The Annual Review of Virology is an annual peer-reviewed scientific journal published by Annual Reviews (AR). The journal covers all aspects of virology. It was established in 2014 and led by editor Lynn W. Enquist until October 2023 when Terence S. Dermody succeeded him. As of 2021, Annual Review of Virology was published as open access, under the Subscribe to Open model.

==History==
The Annual Review of Virology was first published in 2014 by Annual Reviews (AR), a nonprofit organization whose stated mission is to synthesize knowledge "for the progress of science and the benefit of society." At this time, Annual Reviews published over forty journal titles covering different disciplines; while more than half of the existing journal titles contained review articles relevant to virology, developments in the field were not routinely covered. Published articles on the study of viruses were not easy for readers to locate, as they were decentralized in the other discipline-specific journals.

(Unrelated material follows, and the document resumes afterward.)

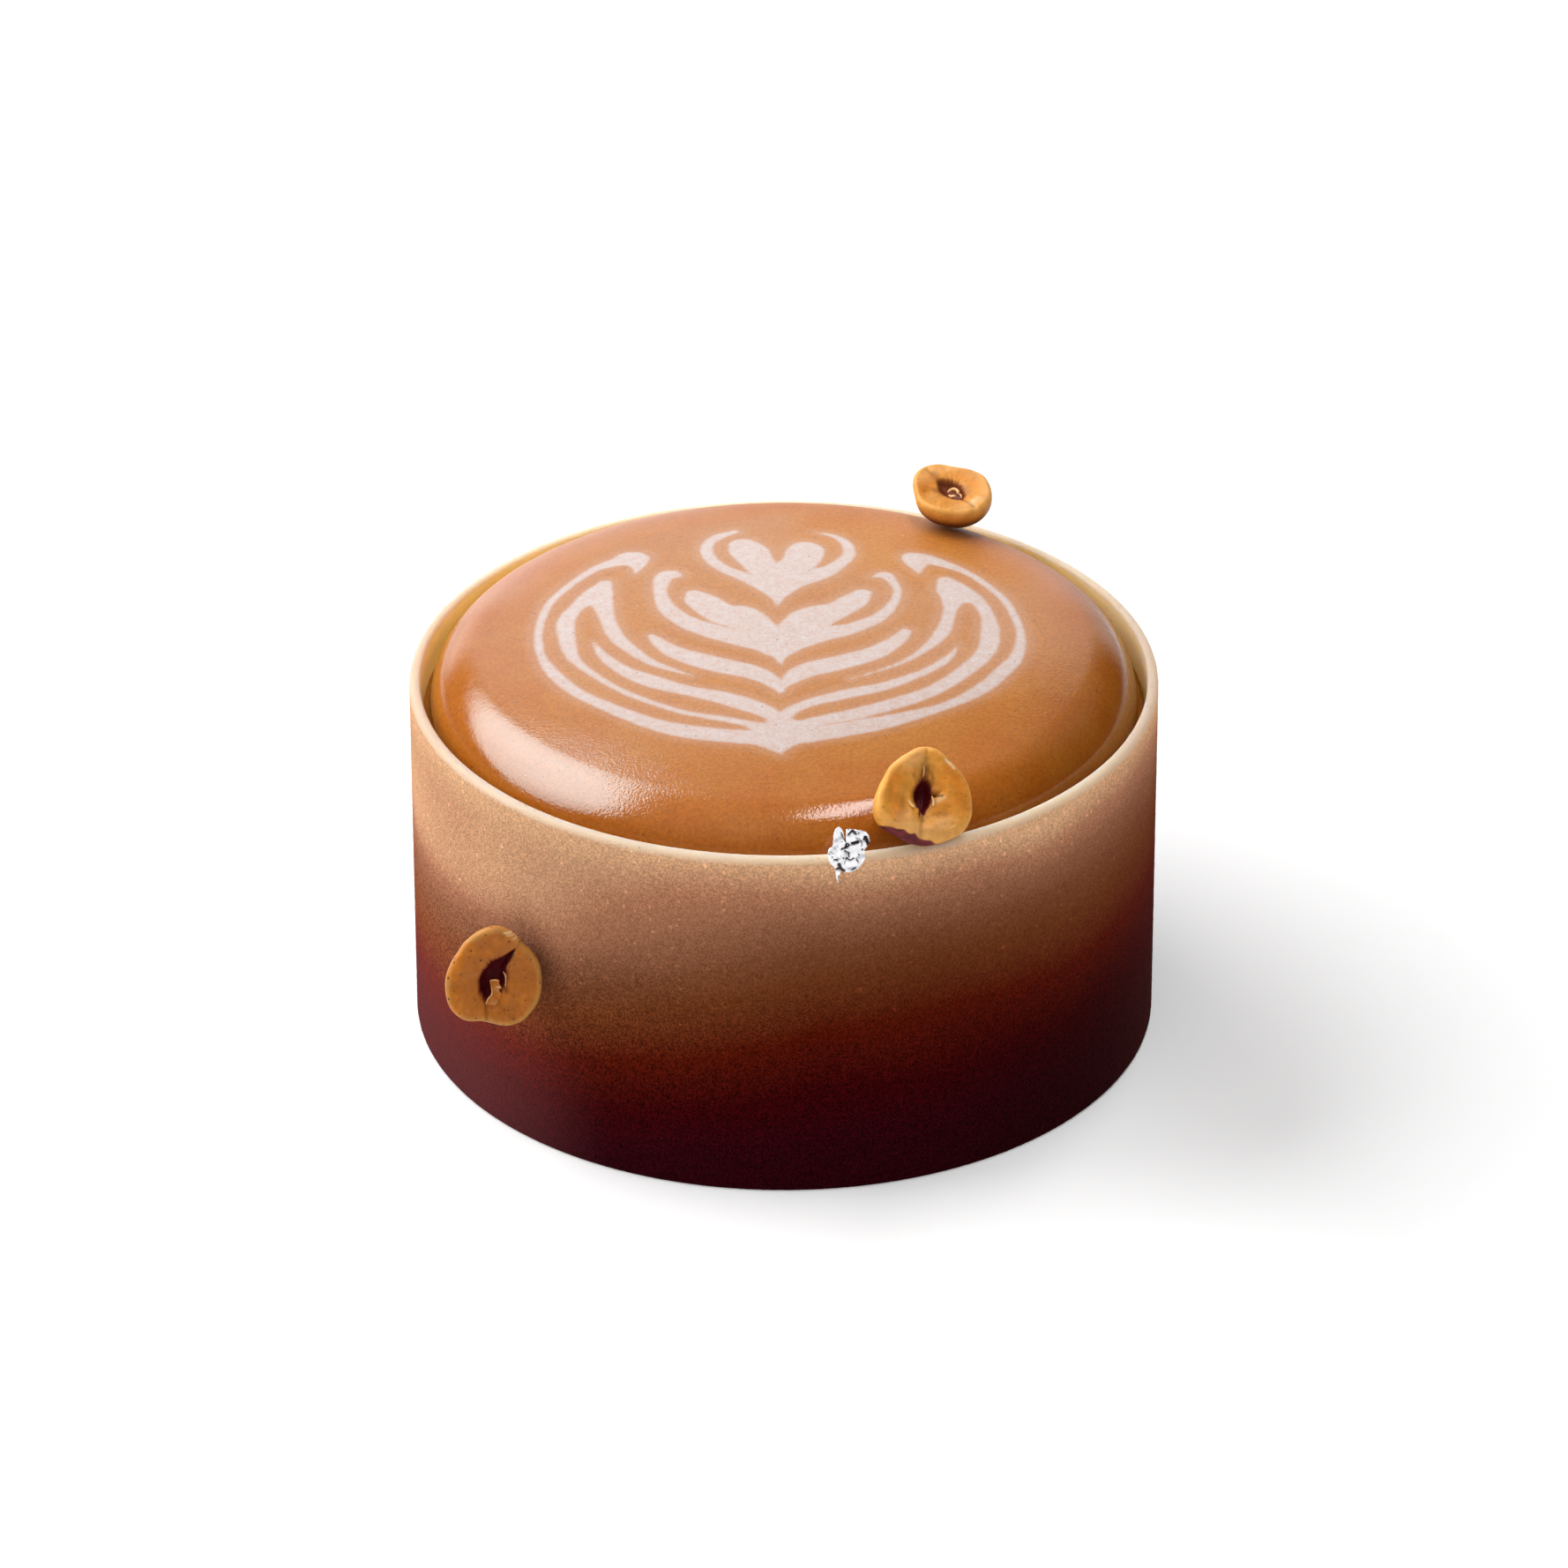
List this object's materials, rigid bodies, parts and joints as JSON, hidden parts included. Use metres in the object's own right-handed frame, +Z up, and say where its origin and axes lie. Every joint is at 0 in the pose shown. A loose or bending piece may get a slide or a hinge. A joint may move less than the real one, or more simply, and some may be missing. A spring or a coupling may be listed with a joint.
{
  "type": "hazelnut latte cake",
  "caption": "Round mousse cake in a thin velvet-sprayed wall, its glazed caramel dome marked with a latte-art leaf, with hazelnut halves and a scrap of silver leaf.",
  "frame": {"origin": "centre of the cake's flat underside", "axes": "+Z up along the cake's own axis, -Y towards the viewer of the shown front"},
  "size_m": [0.12, 0.1205, 0.0736],
  "materials": {
    "velvet_wall": "cocoa-butter velvet spray over a crisp wall, cream at the rim fading to burgundy at the foot",
    "latte_glaze": "glossy caramel-brown glaze",
    "hazelnut_kernel": "caramelised nut with a thin glossy coat",
    "silver_leaf": "crumpled thin silver leaf"
  },
  "bodies": {
    "root": {"wall": "velvet_wall", "filling": "latte_glaze", "hazelnut_front": "hazelnut_kernel", "hazelnut_back": "hazelnut_kernel", "hazelnut_side": "hazelnut_kernel", "silver_leaf": "silver_leaf"}
  },
  "joints": []
}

Lynn W. Enquist (Princeton University) was the founding editor. As of October 2023, Terence S. Dermody became the editor of the journal.
Though it was initially published in print, as of 2021 it is only published electronically.

== Scope and indexing ==
It defines its scope as covering significant developments in the study of all viruses, including those of animals, plants, bacteria, archaea, fungi, and protozoa. Review articles cover general virology, the mechanisms of viral disease, host–pathogen interactions, and cellular and immune responses to viral infection. As of 2026, Journal Citation Reports lists the journal's 2025 impact factor as 7.4, ranking it second of 44 journal titles in the category "Virology". It is abstracted and indexed in Scopus, Science Citation Index Expanded, MEDLINE, and Embase, among others.

==Editorial processes==
The Annual Review of Virology is helmed by the editor or the co-editors. The editor is assisted by the editorial committee, which includes associate editors, regular members, and occasionally guest editors. Guest members participate at the invitation of the editor, and serve terms of one year. All other members of the editorial committee are appointed by the AR board of directors and serve five-year terms. The editorial committee determines which topics should be included in each volume and solicits reviews from qualified authors. Unsolicited manuscripts are not accepted. Peer review of accepted manuscripts is undertaken by the editorial committee.